Harriet and Jane headed off along Tanhouse Lane, and hurried across Flood Meadows, with Minnie following close behind trying to keep up with them.

As they drew close to the Hollow, a young man in a tall hat came strolling down the slope heading towards the Basingstoke Road.


At this point Minnie Warner caught up with them and told them that this was the man who had carried Fanny away.

Jane Gardner called to him, but the man carried on walking.

However, following a second shout from Mrs. Gardener, the man came over to them.

“What have you done with the child you took away?” Demanded Jane.

The man replied that had not seen a child.

“Did you give some children, some half-pence? Jane asked.

The man made no answer, so Jane turned to Minnie and asked her, “did this gentleman give you any money today?”

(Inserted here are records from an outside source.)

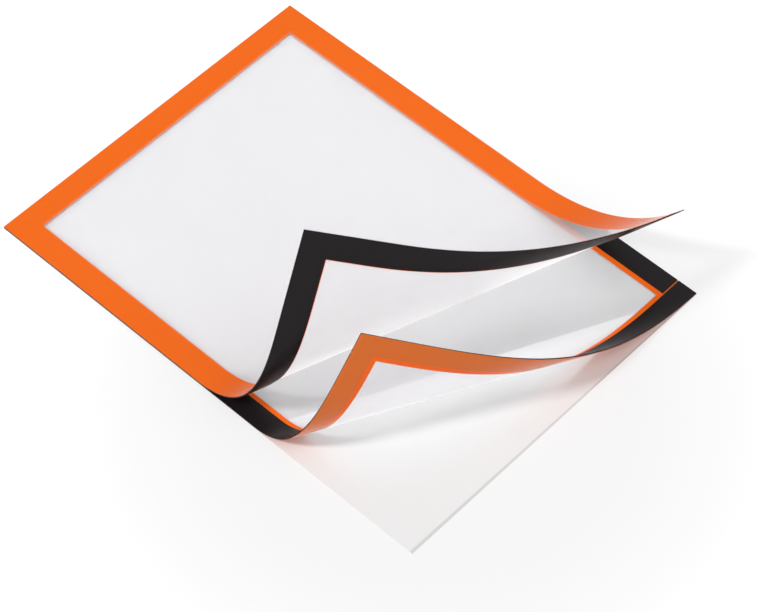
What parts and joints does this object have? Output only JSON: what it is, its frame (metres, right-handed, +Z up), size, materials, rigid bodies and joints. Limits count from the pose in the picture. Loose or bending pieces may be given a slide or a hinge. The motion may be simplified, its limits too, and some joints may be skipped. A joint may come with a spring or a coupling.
{
  "type": "self-adhesive info frame",
  "caption": "Flat self-adhesive info frame lying on its release liner, its two clear bordered sheets lifted at one corner to take a paper insert.",
  "frame": {"origin": "middle of the release liner's underside, which lies on the table", "axes": "+Y runs up the frame's long side, away from the lifted corner; +X runs to the right along its short side; +Z up, out of the front"},
  "size_m": [0.2411, 0.323, 0.1285],
  "materials": {
    "liner": "glossy translucent release film",
    "film": "clear satin film",
    "border": "satin orange",
    "magnet": "matt black magnetic strip"
  },
  "bodies": {
    "root": {"release_liner": "liner", "rear_film": "film", "rear_border": "border", "rear_magnet_top": "magnet", "rear_magnet_right": "magnet", "rear_magnet_bottom": "magnet", "rear_magnet_left": "magnet", "front_magnet_top": "magnet", "front_magnet_right": "magnet", "front_magnet_bottom": "magnet", "front_magnet_left": "magnet", "front_border": "border", "front_film": "film"}
  },
  "joints": []
}
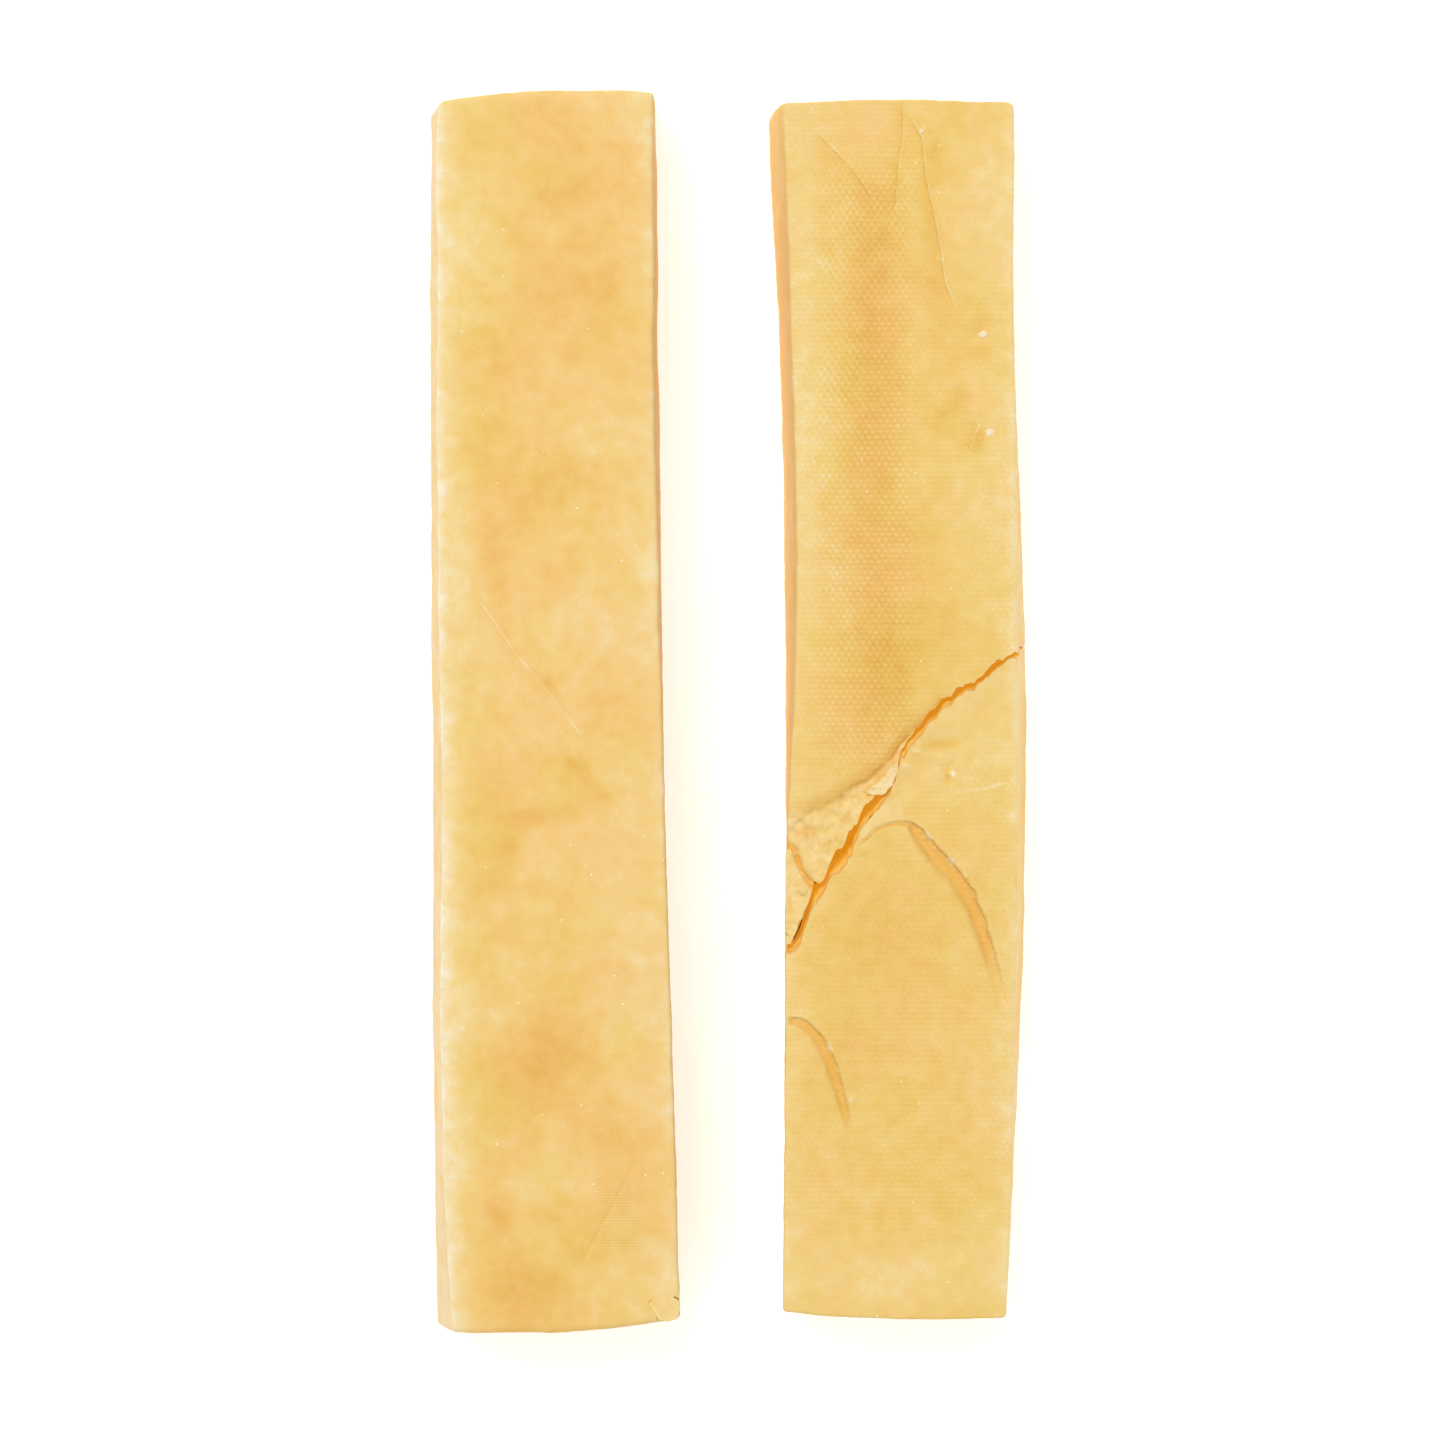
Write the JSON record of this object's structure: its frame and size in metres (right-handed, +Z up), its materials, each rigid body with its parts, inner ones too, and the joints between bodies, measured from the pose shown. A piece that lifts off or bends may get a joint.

“Yes,” replied the girl, “three pence.”

“No,” said the man, “it was three halfpennies.”


Turning to Mrs Adams, Jane asked, “Why don’t you give him in charge?”

“I am quite willing to go with you to the police,” said the man, and so saying he began walking away.

“We shall have you name,” Jane shouted after him.

“I am to be found at Mr. Clement’s office,” the man shouted, as he continued on his way towards the bridge to the Basingstoke Road, where he would be seen by Mrs Porter, and possibly by Alfred Vince.


Jane and Harriet returned to Tanhouse Lane, still believing, according to the London Evening Standard, that Fanny was probably:- “playing about some of the neighbouring fields and would return before long.”


Baker, meanwhile, had returned to his office.

Maurice Biddle, arrived back from his tea break at around 6.15 p.m., and later stated that Baker came in about five minutes later.

At seven o’clock the two clerks went over to the Swan for a glass of ale.

As they crossed the High Street, Baker told Biddle about the women speaking to him about the missing girl, and said that it would be very awkward for him if the child was murdered or anything, and he supposed he should be blamed for it.

Once in the pub, they got into conversation with the boots, who told them that he was going away on Monday.

Baker said that he would go with him, to which the boots replied that he could turn his hand to anything but Baker could not.

Baker replied:- “Yes, I could turn butcher.”


As the two clerks chatted in the pub, Mrs Adams arrived at the office where she spoke to William Trimming, the Chief Clerk about her missing daughter, and the man she and Jane Gardner had met in Flood Meadows.

Trimming told her that the man’s name was Frederick Baker.

Mrs Adams had then returned to Tanhouse Lane, where, according to the Evening Standard the neighbours were discussing Fanny’s disappearance, and, “fearing some foul play in the matter”, formed a search party and headed off to Flood Meadows to look for the missing girl.